In the entries below, find the line containing "color(BRASS)" and the line containing "zip(*points))), Vector(map(max, zip(*points)))". Copy those two lines and everything between them exactly, and only that.

>> START SUPPLIED ENTRIES

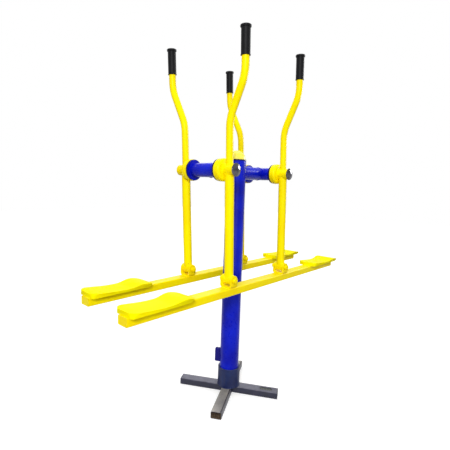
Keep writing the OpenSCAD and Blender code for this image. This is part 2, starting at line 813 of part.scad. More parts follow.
hub(-1, 1);  // left_far_hub
lower_tube(-1, 1);  // left_far_lower_tube
handle_tube(-1, 1);  // left_far_handle_tube
foot_sleeve(-1, 1);  // left_far_foot_sleeve
grip(-1, 1);  // left_far_grip
hub_cap(-1, 1);  // left_far_hub_cap
bearings(-1, 1);  // left_far_bearings
foot_bushes(-1, 1);  // left_far_foot_bushes

hub(1, 1);  // right_far_hub
lower_tube(1, 1);  // right_far_lower_tube
handle_tube(1, 1);  // right_far_handle_tube
foot_sleeve(1, 1);  // right_far_foot_sleeve
grip(1, 1);  // right_far_grip
hub_cap(1, 1);  // right_far_hub_cap
bearings(1, 1);  // right_far_bearings
foot_bushes(1, 1);  // right_far_foot_bushes

rail(-1);  // near_rail
rail_brackets(-1);  // near_rail_brackets
pivot_bolts(-1);  // near_pivot_bolts
pedal(-1, -1);  // near_left_pedal
pedal(1, -1);  // near_right_pedal
pedal_bolts(-1);  // near_pedal_bolts
rail_end_caps(-1);  // near_rail_end_caps

rail(1);  // far_rail
rail_brackets(1);  // far_rail_brackets
pivot_bolts(1);  // far_pivot_bolts
pedal(-1, 1);  // far_left_pedal
pedal(1, 1);  // far_right_pedal
pedal_bolts(1);  // far_pedal_bolts
rail_end_caps(1);  // far_rail_end_caps
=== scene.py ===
# Outdoor cross trainer: finishes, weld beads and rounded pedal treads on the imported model
import json
import math

import bmesh
import bpy
from mathutils import Matrix, Vector


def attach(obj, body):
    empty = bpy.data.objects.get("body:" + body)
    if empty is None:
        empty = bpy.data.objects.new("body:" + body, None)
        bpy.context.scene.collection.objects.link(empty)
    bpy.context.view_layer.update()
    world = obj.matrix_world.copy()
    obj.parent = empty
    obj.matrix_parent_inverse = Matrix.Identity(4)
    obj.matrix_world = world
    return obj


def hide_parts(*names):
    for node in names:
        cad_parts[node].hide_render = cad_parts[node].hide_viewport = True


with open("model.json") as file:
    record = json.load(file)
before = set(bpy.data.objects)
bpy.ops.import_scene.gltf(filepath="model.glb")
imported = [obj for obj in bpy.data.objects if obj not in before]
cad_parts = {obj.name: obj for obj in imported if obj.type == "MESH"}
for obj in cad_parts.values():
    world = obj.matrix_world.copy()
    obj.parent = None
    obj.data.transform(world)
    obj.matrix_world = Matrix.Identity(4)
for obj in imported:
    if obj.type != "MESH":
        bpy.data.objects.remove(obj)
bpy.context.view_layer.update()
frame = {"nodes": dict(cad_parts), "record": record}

print("stage: frame loaded,", len(frame["nodes"]), "nodes")

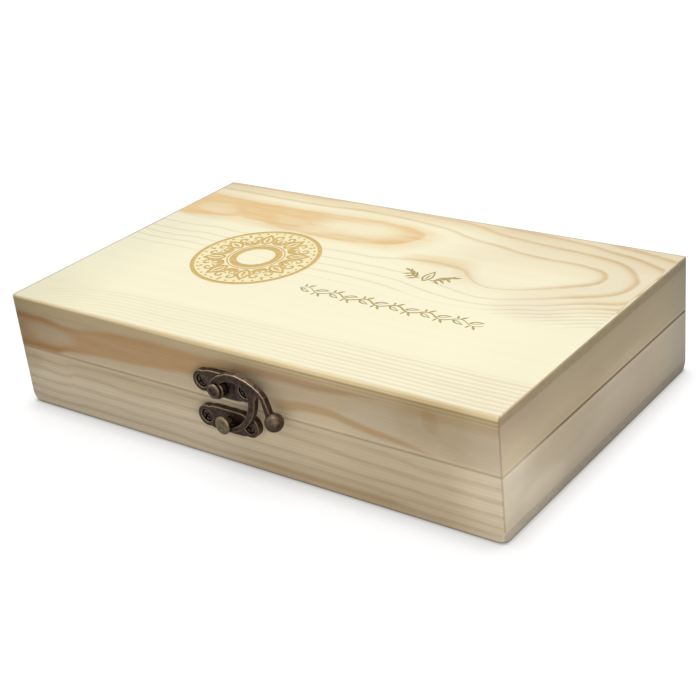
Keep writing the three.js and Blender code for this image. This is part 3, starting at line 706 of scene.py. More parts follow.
def bottom_pine(f):
    over = f.y + f.z
    wobble = f.noise(f.x * 0.012, f.y * 0.03, 21.0, detail=3.0)
    broad = fibre(f, f.x, over, 21.0)[1]
    rings = ring_lines(f, over * 0.11 + wobble * 2.4, 0.07, 0.3)
    base = tuple(settings().wood.front_colour)
    colour = f.tint(f.mix(broad.ease(-0.3, 0.3), base, darker(base, 0.9)), (rings * 0.6, (0.78, 0.72, 0.64)))
    board, relief = front_board(f)
    colour = f.mix(abs(f.normal[1]).ease(0.35, 0.75), colour, board)
    colour = f.mix(abs(f.normal[0]).ease(0.35, 0.75), colour, side_board(f)[0])
    # Painted shade on the lowest 1.2 mm, where the case stands on the floor
    colour = f.tint(colour, (f.z.ease(1.2, 0.1), (0.50, 0.45, 0.42)))
    return f.surface(colour, 0.7, relief, 0.05 * MM, specular=0.2)


def burnt_pine(f):
    ornament = settings().ornament
    mottle = f.noise(f.x, f.y, f.z, scale=0.9, detail=4.0, roughness=0.7)
    grain = f.noise(f.x * 0.03, f.y * 1.2, f.z, detail=3.0)
    beside = (ornament.medallion_x + ornament.medallion_radius) / MM
    burnt = f.mix(f.x.ease(beside + 1, beside + 4), tuple(ornament.burn_colour), tuple(ornament.stem_colour))
    colour = f.tint(burnt, ((mottle + grain).ease(-0.35, 0.45), (0.78, 0.76, 0.72)))
    return f.surface(colour, 0.85, mottle, 0.08 * MM, specular=0.1)


# Metal and foam

def aged_metal(f, dark, amount, cool, warm):
    """Dark metal, cooler and warmer in clouds, with patina and painted shade in its hollows and where it meets
    other parts, and rubbed bright with a painted highlight on its upper edges.
    """
    bright = tuple(settings().metal.wear_and_highlight)
    cloud = f.noise(f.x, f.y, f.z, scale=0.55, detail=5.0, roughness=0.65)
    grit = f.noise(f.x, f.y, f.z, scale=3.2, detail=4.0, roughness=0.7)
    # Edge wear, brightened on upward faces as a painted highlight
    wear_and_highlight = f.stored("rubbed") * (grit * 1.6 + 0.75) * (f.normal[2].ease(0.15, 0.8) * 0.9 + 0.80)
    wear_and_highlight = f.math("MULTIPLY", f.most(wear_and_highlight, 0.0), amount, clamp=True)
    cool, warm = (tuple(c * k for c, k in zip(dark, shift)) for shift in (cool, warm))
    halfway = tuple(0.5 * (a + b) for a, b in zip(dark, bright))
    colour = f.mix(cloud.ease(-0.18, 0.22), cool, warm)
    colour = f.mix(grit.ease(0.08, 0.3) * 0.35, colour, halfway)
    # Darker where other surfaces stand within 1.5 mm: patina in the hollows, painted shade against the wood and
    # other parts
    colour = f.tint(colour, (f.occlusion(1.5 * MM, 6).ease(0.90, 0.40), (0.22, 0.19, 0.18)))
    colour = f.mix(wear_and_highlight, colour, bright)
    roughness = cloud * 0.3 + 0.42 - wear_and_highlight * 0.14
    return f.surface(colour, roughness, grit * 0.6 + cloud, 0.12 * MM, metallic=0.9)


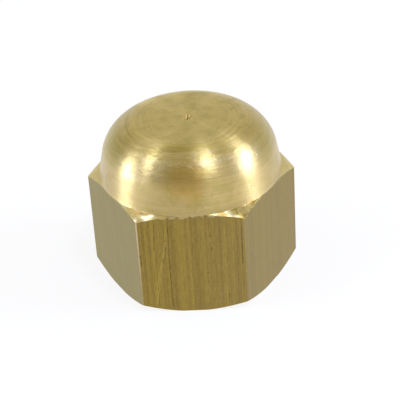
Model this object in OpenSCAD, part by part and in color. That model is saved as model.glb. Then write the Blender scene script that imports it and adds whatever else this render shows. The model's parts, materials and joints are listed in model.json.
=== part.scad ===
// Domed blanking cap turned in one piece from brass bar, with a hexagon for a spanner.
// It stands on its open foot, with the axis of the blind threaded socket along Z.

/* [Hexagon] */
// Distance across the flats, which the spanner takes
across_flats = 19; // [17.5:0.5:24]
// Depth that the upright corners are rounded away, on the radius
corner_round = 0.05; // [0.02:0.01:0.3]
// Height of each upright corner, from the foot to the shoulder
corner_height = 11.1; // [8.5:0.1:12.5]

/* [Foot] */
// Slope of the turned chamfer under the corners, in degrees
foot_chamfer_angle = 33; // [20:1:45]
// Amount by which the foot face is wider than the flats
foot_overhang = 0.1; // [-1:0.1:0.6]

/* [Shoulder and neck] */
// Slope of the turned shoulder on top of the corners, in degrees
shoulder_angle = 17; // [5:1:30]
// Depth of the narrow groove that parts the shoulder from the dome
neck_depth = 0.2; // [0.1:0.05:0.6]
// Width of the groove at its bottom
neck_width = 0.05; // [0.05:0.05:0.4]
// Slope of the groove's upper side, under the edge of the dome, in degrees
neck_angle = 45; // [20:5:60]

/* [Dome] */
// Height of the whole cap
cap_height = 17.8; // [17:0.1:24]
// Amount by which the lower edge of the dome is wider than the flats
dome_overhang = 0.3; // [-2:0.1:1]
// Inward lean of the side of the dome, in degrees
dome_taper = 11; // [0:0.5:15]
// Radius of the rounding between the side and the crown
dome_rounding = 4.4; // [3:0.1:4.8]
// Radius of the nearly flat crown
crown_radius = 150; // [40:5:400]

/* [Centre mark] */
// Diameter of the shallow dish left in the middle of the crown
mark_dish_d = 1.3; // [0.8:0.1:3]
// Depth of that dish
mark_dish_depth = 0.1; // [0.05:0.05:0.3]
// Diameter of the small pit in the middle of the dish
mark_pit_d = 0.4; // [0.2:0.1:0.7]
// Depth of the pit below the dish
mark_pit_depth = 0.3; // [0.1:0.1:0.6]

/* [Threaded socket] */
// Major diameter of the parallel pipe thread
thread_major_d = 13.157; // [12:0.001:14]
// Pitch of the thread
thread_pitch = 1.337; // [1:0.001:1.814]
// Radial clearance outside the thread at the chamfered mouth
mouth_clearance = 0.2; // [0.1:0.05:0.5]
// Depth of the tapping drill at its full diameter
drill_depth = 11.5; // [8:0.1:12.5]
// Point angle of the tapping drill, in degrees
drill_point_angle = 118; // [110:1:140]

/* [Hidden] */

$fa = 2;
$fs = 0.3;

BRASS = [0.71, 0.62, 0.38];
HEX_SIDES = 6;
// Depth of the truncated 55 degree thread form, as a share of its pitch
THREAD_DEPTH_RATIO = 0.640327;
MOUTH_CHAMFER_ANGLE = 45;
// Length by which a cutting solid runs past the face that it cuts
OVERRUN = 1;
// Height by which the rounding laps over the side and the crown, so that they meet cleanly
LAP = 0.0005;

hex_point_radius = across_flats / 2 / cos(180 / HEX_SIDES);
corner_radius = hex_point_radius - corner_round;

foot_radius = (across_flats + foot_overhang) / 2;
foot_chamfer_height = (corner_radius - foot_radius) * tan(foot_chamfer_angle);

dome_radius = (across_flats + dome_overhang) / 2;
neck_radius = dome_radius - neck_depth;
neck_bottom = corner_height + (corner_radius - neck_radius) * tan(shoulder_angle);
neck_top = neck_bottom + neck_width;
dome_edge = [dome_radius, neck_top + neck_depth * tan(neck_angle)];

// The rounding touches the leaning side at side_end and the crown's circle from inside
side_direction = [-sin(dome_taper), cos(dome_taper)];
side_normal = [cos(dome_taper), sin(dome_taper)];
crown_centre = [0, cap_height - crown_radius];
rounding_offset = dome_edge - dome_rounding * side_normal - crown_centre;
offset_along_side = rounding_offset * side_direction;
rounding_reach = crown_radius - dome_rounding;
side_length = sqrt(offset_along_side ^ 2 - rounding_offset * rounding_offset + rounding_reach ^ 2)
    - offset_along_side;
side_end = dome_edge + side_length * side_direction;
rounding_centre = side_end - dome_rounding * side_normal;
crown_direction = (rounding_centre - crown_centre) / rounding_reach;
beyond_crown = crown_centre + (crown_radius + OVERRUN) * crown_direction;

thread_minor_radius = thread_major_d / 2 - THREAD_DEPTH_RATIO * thread_pitch;
mouth_radius = thread_major_d / 2 + mouth_clearance;
mouth_depth = (mouth_radius - thread_minor_radius) * tan(MOUTH_CHAMFER_ANGLE);
drill_point_height = thread_minor_radius / tan(drill_point_angle / 2);

// Half outline of the turning up to the rounding, closed through the rounding's centre
module turned_side() {
    polygon([
        [0, 0],
        [foot_radius, 0],
        [corner_radius, foot_chamfer_height],
        [corner_radius, corner_height],
        [neck_radius, neck_bottom],
        [neck_radius, neck_top],
        dome_edge,
        side_end,
        rounding_centre,
        [0, rounding_centre.y]
    ]);
}

// Slice of the crown's large circle between the axis and the rounding
module crown_slice() {
    intersection() {
        translate(crown_centre)
            circle(r = crown_radius);
        polygon([
            [0, rounding_centre.y - OVERRUN],
            [rounding_centre.x, rounding_centre.y - OVERRUN],
            rounding_centre,
            beyond_crown,
            [0, cap_height + OVERRUN]
        ]);
    }
}

// Round blank with its foot chamfer, shoulder, neck and dome
module turned_blank() {
    rotate_extrude()
        intersection() {
            square([corner_radius, cap_height]);
            union() {
                turned_side();
                crown_slice();
                translate(rounding_centre)
                    circle(r = dome_rounding + LAP);
            }
        }
}

// What the six flats take away: they face -Y and every 60 degrees, and run out in the neck
module flat_cuts() {
    difference() {
        translate([0, 0, -OVERRUN])
            cylinder(r = hex_point_radius + OVERRUN, h = neck_top + OVERRUN);
        translate([0, 0, -2 * OVERRUN])
            cylinder(r = hex_point_radius, h = cap_height, $fn = HEX_SIDES);
    }
}

// Shallow dish and pit that the tool leaves where it reaches the middle of the crown
module centre_mark() {
    translate([0, 0, cap_height])
        rotate_extrude()
            polygon([
                [0, -mark_dish_depth - mark_pit_depth],
                [mark_pit_d / 2, -mark_dish_depth],
                [mark_dish_d / 2, 0],
                [mark_dish_d / 2, OVERRUN],
                [0, OVERRUN]
            ]);
}

// Blind socket at the minor diameter of its thread, with a chamfered mouth
module threaded_socket() {
    rotate_extrude()
        polygon([
            [0, -OVERRUN],
            [mouth_radius, -OVERRUN],
            [mouth_radius, 0],
            [thread_minor_radius, mouth_depth],
            [thread_minor_radius, drill_depth],
            [0, drill_depth + drill_point_height]
        ]);
}

module domed_cap() {
    color(BRASS)
        difference() {
            turned_blank();
            flat_cuts();
            threaded_socket();
            centre_mark();
        }
}

domed_cap();
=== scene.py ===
"""Dressed model of a domed brass blanking cap, with its plain studio stage.

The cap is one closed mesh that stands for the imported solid. It adds the cut thread, the broken
edges, the burr and the tool marks. All lengths are in metres, and the axis of the cap is Z.
"""

import json
import math

import bmesh
import bpy
import numpy as np
from mathutils import Matrix, Vector


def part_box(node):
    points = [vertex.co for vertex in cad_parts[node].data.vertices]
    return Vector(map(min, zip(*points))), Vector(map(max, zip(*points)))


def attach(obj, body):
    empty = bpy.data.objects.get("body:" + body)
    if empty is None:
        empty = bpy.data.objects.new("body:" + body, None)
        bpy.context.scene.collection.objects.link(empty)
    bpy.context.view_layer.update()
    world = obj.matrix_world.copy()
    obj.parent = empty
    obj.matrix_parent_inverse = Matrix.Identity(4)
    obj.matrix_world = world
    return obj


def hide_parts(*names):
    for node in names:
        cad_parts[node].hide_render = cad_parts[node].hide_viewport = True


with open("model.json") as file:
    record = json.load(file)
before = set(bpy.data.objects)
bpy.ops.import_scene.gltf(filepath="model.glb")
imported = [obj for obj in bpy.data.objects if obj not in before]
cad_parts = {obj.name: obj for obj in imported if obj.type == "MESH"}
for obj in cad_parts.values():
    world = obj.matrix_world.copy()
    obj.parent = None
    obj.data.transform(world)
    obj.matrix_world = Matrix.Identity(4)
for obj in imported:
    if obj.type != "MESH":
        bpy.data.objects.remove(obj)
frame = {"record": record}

bl_info = {
    "name": "Domed Blanking Cap",
    "version": (1, 0, 0),
    "blender": (4, 5, 0),
    "location": "View3D > Sidebar > Cap",
    "description": "Builds a turned brass blanking cap and the stage that it stands on",
    "category": "Object",
}

MM = 0.001
NODE = "domed_cap"

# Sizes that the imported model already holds
MOUNTS = {mount["name"]: mount for mount in frame["record"]["mounts"]}
_, BOX_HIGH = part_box(NODE)
HALF_FLATS = abs(MOUNTS["spanner_flat_front"]["pos_m"][1])
THREAD_MINOR_RADIUS = MOUNTS["thread"]["dims"]["r_mm"] * MM
CORNER_RADIUS = BOX_HIGH.x
DOME_RADIUS = BOX_HIGH.y
CAP_HEIGHT = BOX_HIGH.z

HEX_SIDES = 6
# Form of the 55 degree thread, as shares of its pitch
THREAD_ROUNDING_RATIO = 0.137329
THREAD_FLANK_ANGLE = math.radians(27.5)


def length(name, description, default):
    """Setting that holds a length"""
    return bpy.props.FloatProperty(
        name=name,
        description=description,
        default=default,
        min=0.0,
        precision=5,
        unit="LENGTH",
        subtype="DISTANCE",
    )


def angle(name, description, degrees):
    """Setting that holds an angle, whose default is given in degrees"""
    return bpy.props.FloatProperty(
        name=name,
        description=description,
        default=math.radians(degrees),
        unit="ROTATION",
        subtype="ANGLE",
    )


def colour(name, description, default):
    """Setting that holds a colour"""
    return bpy.props.FloatVectorProperty(
        name=name,
        description=description,
        default=default,
        size=3,
        min=0.0,
        max=1.0,
        subtype="COLOR",
    )


def share(name, description, default, maximum=1.0):
    """Setting that goes from 0 to 1, or to its own maximum"""
    return bpy.props.FloatProperty(
        name=name,
        description=description,
        default=default,
        min=0.0,
        max=maximum,
        subtype="FACTOR",
    )


class CapSizes(bpy.types.PropertyGroup):
    """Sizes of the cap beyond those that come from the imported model"""

    corner_height: length("Corner height", "Height of each upright corner, from the foot", 11.2 * MM)
    foot_radius: length("Foot radius", "Outer radius of the foot face before the flats cut it", 9.55 * MM)
    foot_angle: angle("Foot chamfer", "Slope of the turned chamfer under the corners", 33)
    shoulder_angle: angle("Shoulder", "Slope of the turned shoulder on top of the corners", 24.5)
    shoulder_crown: length("Shoulder crown", "Radius of the slight bulge of the shoulder", 3.2 * MM)
    dome_foot: length("Dome foot", "Height of the lower edge of the dome", 11.8 * MM)
    dome_edge_rounding: length("Dome edge", "Radius of the lower edge of the dome", 0.02 * MM)
    neck_depth: length("Neck depth", "Depth of the fine groove below the edge of the dome", 0.03 * MM)
    neck_gap: length("Neck gap", "Height of that groove", 0.008 * MM)
    flat_run_out: length("Flat run-out", "Depth of the step where a flat meets the dome", 0.065 * MM)
    dome_taper: angle("Dome taper", "Inward lean of the side of the dome", 11)
    dome_rounding: length("Dome rounding", "Radius between the side and the crown", 4.4 * MM)
    crown_radius: length("Crown radius", "Radius of the nearly flat crown", 150 * MM)
    dish_radius: length("Dish radius", "Radius of the shallow dish in the middle of the crown", 0.65 * MM)
    dish_depth: length("Dish depth", "Depth of that dish", 0.13 * MM)
    pit_radius: length("Pit radius", "Radius of the pit in the middle of the dish", 0.23 * MM)
    pit_depth: length("Pit depth", "Depth of the pit below the dish", 0.3 * MM)
    thread_major_radius: length("Thread major radius", "Radius at the root of the thread", 6.5785 * MM)
    thread_pitch: length("Thread pitch", "Rise of the thread in one turn", 1.337 * MM)
    mouth_clearance: length("Mouth clearance", "Gap outside the thread at the chamfered mouth", 0.2 * MM)
    drill_depth: length("Drill depth", "Depth of the tapping drill at its full diameter", 11.5 * MM)
    drill_point: angle("Drill point", "Full angle of the point of the drill", 118)
    edge_rounding: length("Edge rounding", "Radius of the broken edges", 0.05 * MM)
    corner_rounding: length("Corner rounding", "Radius along the upright corners", 0.1 * MM)
    burr_height: length("Burr", "Most that the burr stands out along the top of the flats", 0.03 * MM)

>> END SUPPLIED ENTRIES

RESULT >>
    color(BRASS)
        difference() {
            turned_blank();
            flat_cuts();
            threaded_socket();
            centre_mark();
        }
}

domed_cap();
=== scene.py ===
"""Dressed model of a domed brass blanking cap, with its plain studio stage.

The cap is one closed mesh that stands for the imported solid. It adds the cut thread, the broken
edges, the burr and the tool marks. All lengths are in metres, and the axis of the cap is Z.
"""

import json
import math

import bmesh
import bpy
import numpy as np
from mathutils import Matrix, Vector


def part_box(node):
    points = [vertex.co for vertex in cad_parts[node].data.vertices]
    return Vector(map(min, zip(*points))), Vector(map(max, zip(*points)))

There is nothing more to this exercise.